After more than 40 prideful years in telecommunication industry, Nokia fell devastatingly in the market and was forced to sell its handset business to Microsoft Inc. for $7.2 billion. What went wrong to this mighty mobile brand? The answer lies in the combination of lack of instant and adequate strategies.
Moral 1: Execution is the key
Spending enormous amount of resources and time in Research and Development, Nokia yielded many fruitful findings and ideas. Nokia had sufficient aspiring ideas that were ready to get ‘sealed and delivered’. But what put it behind was a lack of visionary strategies to translate R&D’s findings into products that people wanted to buy. Nokia is said to be the first to prototype smartphone ideas in 1996 with touch screen and Internet enabled phones. Although Nokia implemented few ideas of smartphone through Symbian OS, those were only partial executions. There were not major updates to Symbian to put into actions what Nokia had prototyped earlier. Many entrepreneurs too have admirable ideas, but these become good for nothing when not implemented. This gives the lesson of execution is the gateway of market to sell the ideas.
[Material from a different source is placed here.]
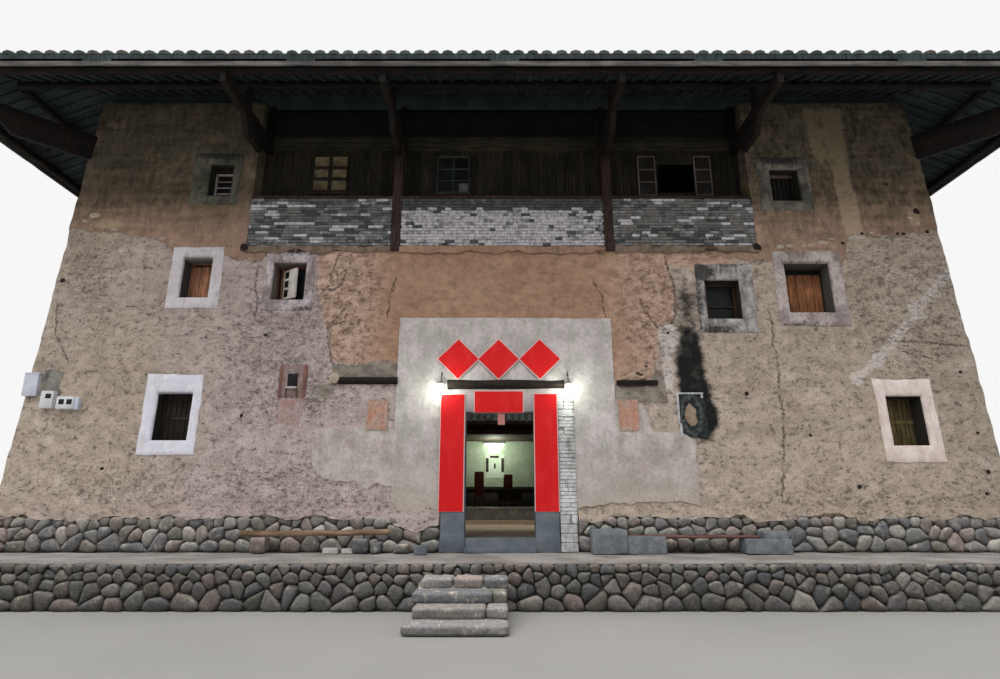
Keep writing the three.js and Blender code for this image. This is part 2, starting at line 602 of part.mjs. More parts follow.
// Ridges: mortar-bedded tile coping, a square ring astride the four ridges with a hip down to each corner.
function ridgeRing() {
  const apex = topAt(RIDGE_INSET) + GAP;
  const side = RIDGE_WIDTH / 2;
  const drop = side * ROOF_PITCH;
  const outline = [
    [RIDGE_INSET - side, apex - drop], [RIDGE_INSET, apex], [RIDGE_INSET + side, apex - drop],
    [RIDGE_INSET + side, apex + RIDGE_HEIGHT], [RIDGE_INSET - side, apex + RIDGE_HEIGHT],
  ];
  const corners = [[-1, -1], [1, -1], [1, 1], [-1, 1]];
  const places = corners.flatMap(([sideX, sideY]) => outline.flatMap(([inward, up]) => [
    sideX * (HALF_WIDTH - inward), MIDDLE + sideY * (DEPTH / 2 - inward), up,
  ]));
  const faces = [];
  for (let corner = 0; corner < corners.length; corner += 1) {
    for (let point = 0; point < outline.length; point += 1) {
      const here = corner * outline.length;
      const there = ((corner + 1) % corners.length) * outline.length;
      const next = (point + 1) % outline.length;
      faces.push(here + point, there + next, there + point, here + point, here + next, there + next);
    }
  }
  const ring = new THREE.BufferGeometry();
  ring.setAttribute('position', new THREE.Float32BufferAttribute(places, 3));
  ring.setIndex(faces);
  return ring;
}

// A hip runs on the diagonal from the ridge's corner to the eave's corner.
function hipCoping(name) {
  const { half } = WINGS[name];
  const side = HIP_WIDTH / 2;
  const drop = (side * ROOF_PITCH) / Math.SQRT2;
  const outline = [
    [-side, HIP_LIFT - drop], [0, HIP_LIFT], [side, HIP_LIFT - drop], [side, HIP_HEIGHT], [-side, HIP_HEIGHT],
  ];
  const coping = prismAlong(outline, 0, 1);
  const places = coping.getAttribute('position');
  for (let i = 0; i < places.count; i += 1) {
    const inward = places.getX(i) > 0.5 ? HIP_FOOT : HIP_HEAD;
    const across = places.getY(i) / Math.SQRT2;
    places.setXYZ(i, half - inward + across, inward + across, topAt(inward) + places.getZ(i));
  }
  return toWing(coping, name);
}
const wingNames = Object.keys(WINGS);
addPiece('roof_ridges', fuse([ridgeRing(), ...wingNames.map(hipCoping)]), TILE);

// Seats on the terrace: planks on rough stone blocks, against the foot of the wall.
const SEAT_BACK = FRONT - 90;
const seatFoot = TERRACE_HEIGHT + GAP;
const seatBlock = (x0, x1, depth, foot, top) => boxSpan(x0, x1, SEAT_BACK - depth, SEAT_BACK,
  seatFoot + foot, seatFoot + top);
const seatPlank = (x0, x1, foot) => boxSpan(x0, x1, SEAT_BACK - 280, SEAT_BACK - 50,
  seatFoot + foot, seatFoot + foot + 60);
addPiece('bench_left', fuse([
  seatBlock(-4700, -4380, 330, 0, 300),
  seatBlock(-2800, -2500, 330, 0, 300),
  seatPlank(-4900, -2300, 290),
]), SHUTTER_TIMBER);
addPiece('bench_right', fuse([
  seatBlock(1600, 2240, 390, 0, 430),
  seatBlock(4400, 5400, 390, 0, 270),
  seatBlock(4700, 5400, 390, 260, 400),
  seatPlank(2150, 4750, 265),
]), DRESSED_STONE);

export default house;
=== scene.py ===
import math
import random
from contextlib import contextmanager

import bpy
import numpy as np
from mathutils import Matrix, Vector, noise


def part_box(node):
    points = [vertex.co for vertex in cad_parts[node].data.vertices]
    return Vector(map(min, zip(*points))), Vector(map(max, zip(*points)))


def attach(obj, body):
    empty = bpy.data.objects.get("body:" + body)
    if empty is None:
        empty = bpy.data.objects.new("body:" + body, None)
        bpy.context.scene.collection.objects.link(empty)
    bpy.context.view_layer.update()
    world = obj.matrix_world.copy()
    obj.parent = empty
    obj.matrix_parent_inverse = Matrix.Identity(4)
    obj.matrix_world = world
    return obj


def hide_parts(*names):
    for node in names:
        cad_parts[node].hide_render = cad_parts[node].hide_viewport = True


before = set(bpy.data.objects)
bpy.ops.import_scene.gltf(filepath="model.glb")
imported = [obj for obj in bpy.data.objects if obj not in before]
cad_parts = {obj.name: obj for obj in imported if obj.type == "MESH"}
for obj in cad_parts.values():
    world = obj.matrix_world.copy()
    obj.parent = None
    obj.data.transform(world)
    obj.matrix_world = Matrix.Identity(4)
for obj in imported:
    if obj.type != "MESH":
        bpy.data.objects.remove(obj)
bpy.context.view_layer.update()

# View: from the lower ground in front of the house, at a standing person's eye, tilted up to the eave.
# The focal length is in the photograph's pixels, on a frame 1000 wide and 679 high.
foot_low, foot_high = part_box("stone_footing")
HALF = foot_high.x                  # half the front, at the foot of the earth wall
FRONT = foot_low.y
BACK = foot_high.y
FOCAL_PIXELS = 611
FRAME_WIDTH = 1000
EYE_HEIGHT = 1.7
EYE_DISTANCE = 12.173
EYE_OFFSET = -0.09
TILT = math.radians(14.6)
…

Morale 2: Be dynamic and don’t always stick to past successes
Nokia had enough market to influence from its innovative releases. The introduction of Symbian Series 60 devices in 2002 introduced consumers to smartphone market. Nokia, from this, took vital step in influencing mobile phone users to switch from their need and use of handset. It continued to extend its long run revenue till 2007/2008. Something was not right. Most of its revenues were not coming from smartphone. Enthralled and imprisoned by past successes, Nokia was less focused to its Symbian updates and smartphone business. And then came Apple in a dynamic smartphone market which Nokia had created from Symbian OS release in 2002 and had visualized in 1996 (the year when Apple took Steve Jobs back and was struggling with NeXTstep OS). Apple showed how smartphone could be innovative from the introduction of iPhone in 2007 and yet Nokia failed to react with its possible innovations. Meanwhile, Android participated in the race to take users into new height of smartphone experiences. Nokia was unable to respond to shifting consumer demands and its Symbian OS aged to provide what consumers opted for dynamic technological features as in Android and iOS. This informs entrepreneurs not to stick too much with past successes. Any entrepreneurship firm can fade away from market if it fails to adapt to changing needs and patterns. After all, consumers want finest and constant innovations.
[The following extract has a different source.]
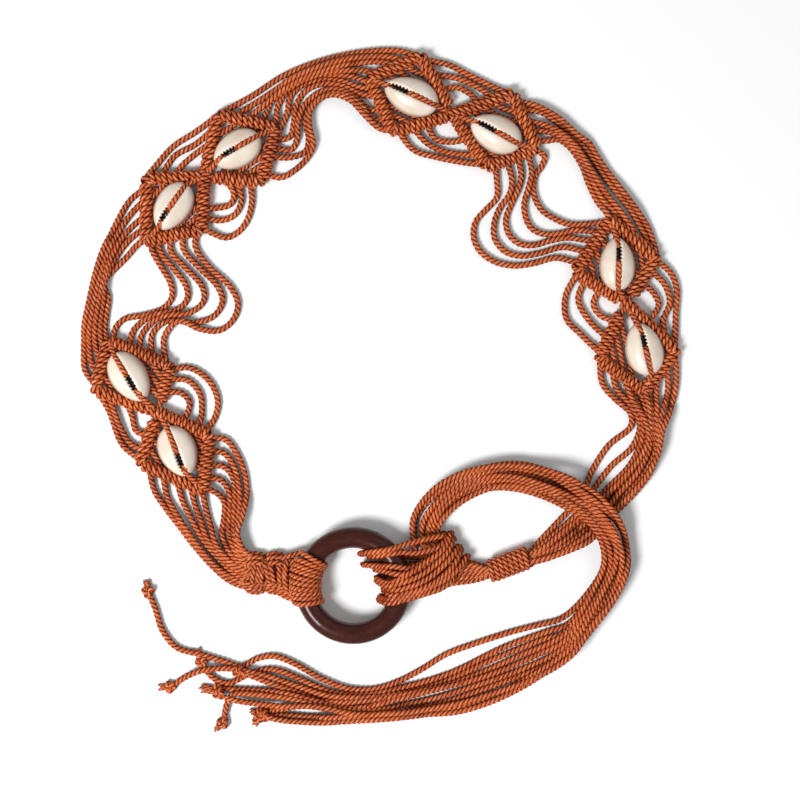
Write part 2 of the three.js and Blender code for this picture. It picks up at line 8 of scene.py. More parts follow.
import bpy
import numpy as np
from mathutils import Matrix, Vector


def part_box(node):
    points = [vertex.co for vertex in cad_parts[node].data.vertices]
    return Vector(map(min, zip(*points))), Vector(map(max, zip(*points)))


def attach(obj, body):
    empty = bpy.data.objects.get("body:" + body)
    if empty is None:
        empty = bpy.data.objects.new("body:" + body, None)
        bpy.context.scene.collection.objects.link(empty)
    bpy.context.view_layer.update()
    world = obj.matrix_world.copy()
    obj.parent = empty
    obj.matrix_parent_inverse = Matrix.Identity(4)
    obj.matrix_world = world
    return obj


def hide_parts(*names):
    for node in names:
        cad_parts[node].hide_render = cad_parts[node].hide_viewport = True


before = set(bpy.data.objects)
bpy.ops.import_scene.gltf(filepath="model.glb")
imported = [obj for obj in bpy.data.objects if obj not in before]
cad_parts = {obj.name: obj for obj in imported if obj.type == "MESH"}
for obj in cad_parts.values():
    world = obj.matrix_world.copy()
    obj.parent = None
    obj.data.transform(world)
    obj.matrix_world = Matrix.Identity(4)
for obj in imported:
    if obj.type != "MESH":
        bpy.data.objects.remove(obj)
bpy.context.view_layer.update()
print("CAD nodes:", len(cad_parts))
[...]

Moral 3: Look beyond yourself
Nokia had always given superior quality hardware, but it was software that was its weakness. Though Nokia was an expert in building physical devices, it failed to develop programs that make devices worthy. It highly underestimated the importance of third part application features which Android and iOS promoted as value added services. Symbian needed its own custom build of OS which restricted the reachable market of the third party apps. Nokia had features of downloading apps from Symbian but felt such feature was something only a minority of consumers would want. It didn’t become the main point unless Apple started mainstreaming commercials about downloading apps to iPhone and iTouch. The moral lesson from Nokia’s reluctance of software development, refers to Michael Jackson’s quote “Look beyond yourself”. Entrepreneurs ought to move beyond from what they are good at and surpass their own limitations. It is better to accept your weaknesses and workout to rectify them. You never know your weakness can prevail over your strength.
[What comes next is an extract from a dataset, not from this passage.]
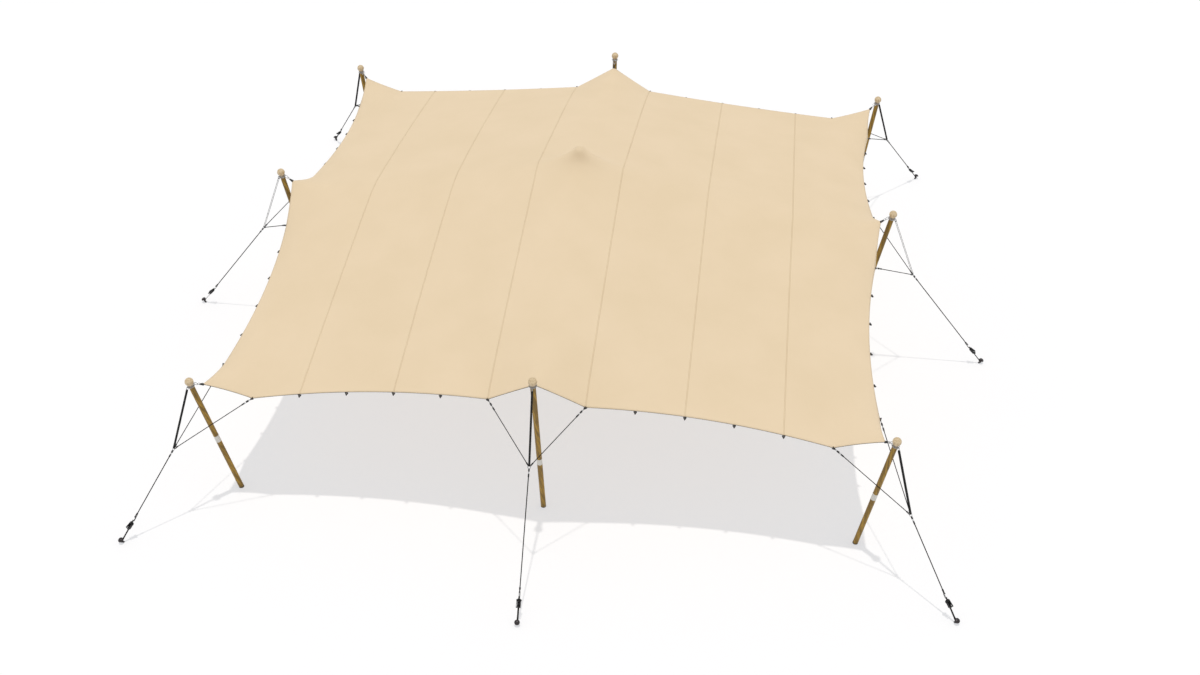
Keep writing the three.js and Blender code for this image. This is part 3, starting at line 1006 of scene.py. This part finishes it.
# %% [markdown]
# ## Clamps along the edge
# Between the stations the edge carries small clamps for spare ropes: black steel blocks in the
# shape of a rounded triangle, with a grey rubber pad on each face. The same shape, larger,
# holds the cloth at each rope. It starts as a three sided circle, its corners are rounded
# and its face is raised, and an inset makes the pad.

# %% Clamp
def delta_clamp(width, length, thickness):
    """A rounded triangle in the Y-Z plane, its wide side at z = 0, with a pad on each face."""
    part = bmesh.new()
    bmesh.ops.create_circle(part, segments=3, radius=1, cap_ends=True)
    for vert in part.verts:
        vert.co = Vector((0, vert.co.x / math.sin(math.tau / 3) * width / 2,
                          (vert.co.y + 0.5) / 1.5 * length))
    bmesh.ops.bevel(
        part,
        geom=part.verts[:],
        offset=width * 0.2,
        offset_type="OFFSET",
        affect="VERTICES",
        segments=4,
        profile=0.5,
        material=-1,
    )
    thicken(part, (thickness, 0, 0))
    wide = [face for face in part.faces if abs(face.normal.x) > 0.9]
    bmesh.ops.inset_individual(part, faces=wide, thickness=width * 0.05, depth=0)
    bmesh.ops.inset_individual(part, faces=wide, thickness=width * 0.12, depth=-0.0015)
    bmesh.ops.inset_individual(part, faces=wide, thickness=width * 0.03, depth=0.002)
    for face in wide:
        face.material_index = 1
    return part


print("a clamp has", len(delta_clamp(0.06, 0.045, 0.014).faces), "faces")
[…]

Moral 4: Watch out for competitors
Nokia’s early rivalry in smartphone business was with Apple and then slightly divided to Samsung too. Incapable of hitting these two brands back, Nokia got hit from other unascertained competitors. The mobile brands like Sony, HTC, LG, Motorola started hitting Asian markets so hard that not only Nokia’s early users began to fade away, but cost conscious users too shifted to various other mobile brands. Nokia had not thought of these companies to be its rival in smartphone business which helped in seizing the Asian markets from it. The moral is to prepare well enough to protect yourself from unrecognized threats. It is better to study and know the enemies or defense properly because you may not take other firms to be your competitors, but they may take you as.
Moral 5: Be quick or be dead
This one is the most striking lesson that Nokia could lay to any entrepreneur. When iPhone was released in 2007, it changed the definition of smartphone with its smart touches and app based amenities. Nokia should have reacted quickly with added modification to its Symbian instead of insisting that its superior hardware design would win the race. Furthermore, Android was released in 2008 and many mobile brands climbed quickly on smartphone market. Nokia’s introduction of mobile phones were disappointing and far too behind to race with Android and iOS. By the time Nokia released its first MeeGo powered smartphone, the N9, in 2011, it was already too late to compete and consumers were adapted to other updated smartphone brands. Windows phone, it introduced in 2011, raised the hope for Nokia but by then Android and iOS had moved far ahead with their constant series and updates. Any entrepreneurship firm failing to realize the importance of being updated and competitive can be grounded so low that it might get lost from the market it had created before. Either you move ahead or prepare yourself to fall backward like world’s once dominant mobile phone maker. The morale of the story is slow and steady does not always win the race.